W- www.guldemberkman.com web sayfanız ile 35 yıllık iş hayatınızın birikimi ile “dijimentorluk” yapmaktasınız, fikir nasıl oluştu ve geri bildirimleri paylaşır mısınız?
G.B.- Bir önceki şirketimden ayrıldıktan sonra pek çok arkadaşımın bana akıl, fikir, tecrübe sormaya devam ettiğini gördüm. Fark ettim ki, yaşadığım tecrübeleri paylaşmam insanlara bazen ilham verebiliyor. Tamamen bu motivasyon ile ilk yazıları yazmaya başladım ve baktım işe yarıyor gibi… Severek yazıyorum, ilgi devam ettiği müddetçe, aklıma paylaşılmaya değer konular geldiği müddetçe yazarım diye düşünüyorum, inanın uzun boylu hiçbir planım yok.
W- Vizyonel hedeflerinizi çok merak ediyoruz?
G.B.- Vizyonel hedefler derseniz… İş ile ilgili; şu an çalıştığım şirketimin, bir bilim şirketi olduğunu görüyor ve bununla çok gurur duyuyorum.

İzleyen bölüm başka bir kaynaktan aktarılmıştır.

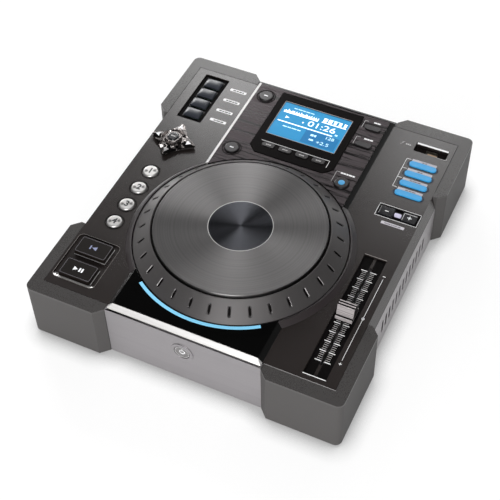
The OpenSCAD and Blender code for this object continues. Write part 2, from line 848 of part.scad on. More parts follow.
// The dish that the platter turns in, with a bevelled rim outside the raised centre.
module platter_collar() {
    color(shell_black) {
        translate([0, platter_y, 0]) rotate_extrude($fn = wide_fn) polygon([
            [spindle_r + 4, well_floor_z], [well_out_r, well_floor_z], [well_out_r, top_z], [well_r, top_z],
            [well_r, well_floor_z + well_wall], [spindle_r + 4, well_floor_z + well_wall]]);
        difference() {
            translate([0, platter_y, 0]) rotate_extrude($fn = wide_fn) polygon([
                [well_r, top_z], [collar_r, top_z], [collar_r - centre_rise, deck_z], [well_r, deck_z]]);
            centre_form(seam / 2);
        }
        intersection() {
            translate([0, platter_y, top_z]) difference() {
                cylinder(r = well_out_r, h = centre_rise - panel_t, $fn = wide_fn);
                translate([0, 0, -nudge]) cylinder(r = well_r, h = centre_rise, $fn = wide_fn);
            }
            translate([seam - bar_x, -body_d / 2, top_z]) cube([2 * (bar_x - seam), body_d, centre_rise]);
        }
    }
}

// ---- display ----

module display_bezel() {
    flange_z = panel_under_z - 1.6;
    color(gloss_black) difference() {
        union() {
            translate([0, 0, flange_z]) linear_extrude(deck_z + bezel_rise - flange_z) bezel_plan(0);
            translate([0, 0, flange_z]) linear_extrude(panel_under_z - flange_z) bezel_plan(1.2);
        }
        round_block(0, window_y, flange_z - nudge, deck_z + nudge, [window_w, window_d], 2);
        for (x = soft_xs)
            round_block(x, soft_y, flange_z - nudge, deck_z + nudge,
                [soft_l + 2 * key_gap, soft_w + 2 * key_gap], 2 + key_gap);
    }
}

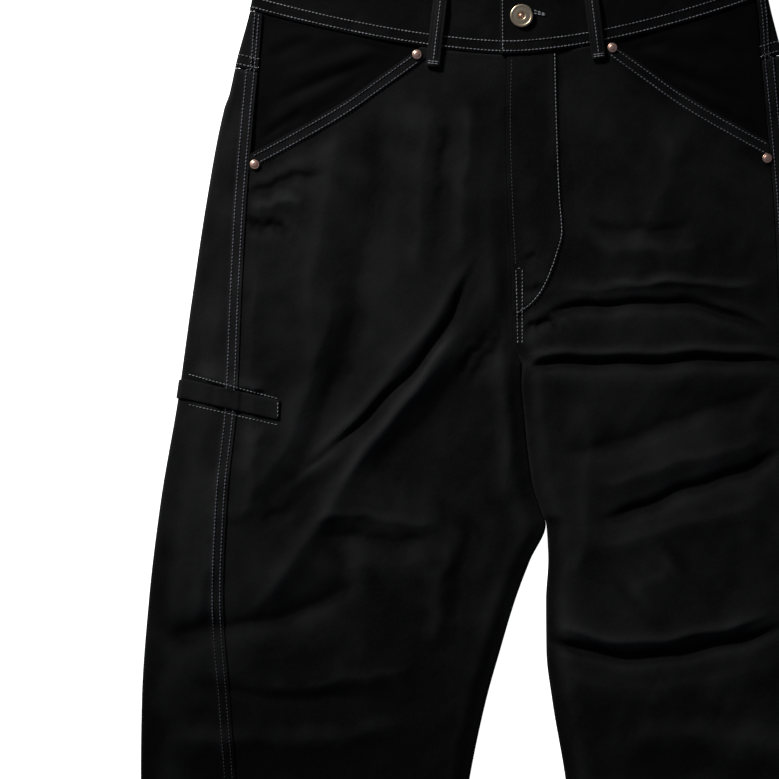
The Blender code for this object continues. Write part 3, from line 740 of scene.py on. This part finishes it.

Çözülememiş hastalıkların tedavisini bulan bir şirketin parçası olmak, bu tedavileri Türk hastalarına da ulaştırmakta önemli rol oynuyor olmak gerçekten güzel, tatminkar bir iş.
Yıllardır tanıştığımız için, sizin de bildiğiniz üzere, bir insan olarak da hep gelişmeye devam etmek benim için çok önemli. İşimi tutku ile yaparken başka konularda da deneyimler kazanıp (yazarlık, çiftçilik, seramik sanatçılığı vs.) kendimce full bir hayat yaşadım diyebilmek istiyorum… Uzun vadede bir de ünlü bir müzisyenin annesi olurum belki :=) sanırım en güzel sıfatım bu olur, ünlü müzisyen Ege Berkman’ın annesi.
Hepimizin sağlık ve huzurla buluştuğu; mutlu, umutlu yıllar dilerim!
W- Değerli görüşlerinizi paylaştığınız için çok teşekkür eder, başarılarınızın daim olmasını temenni ederiz.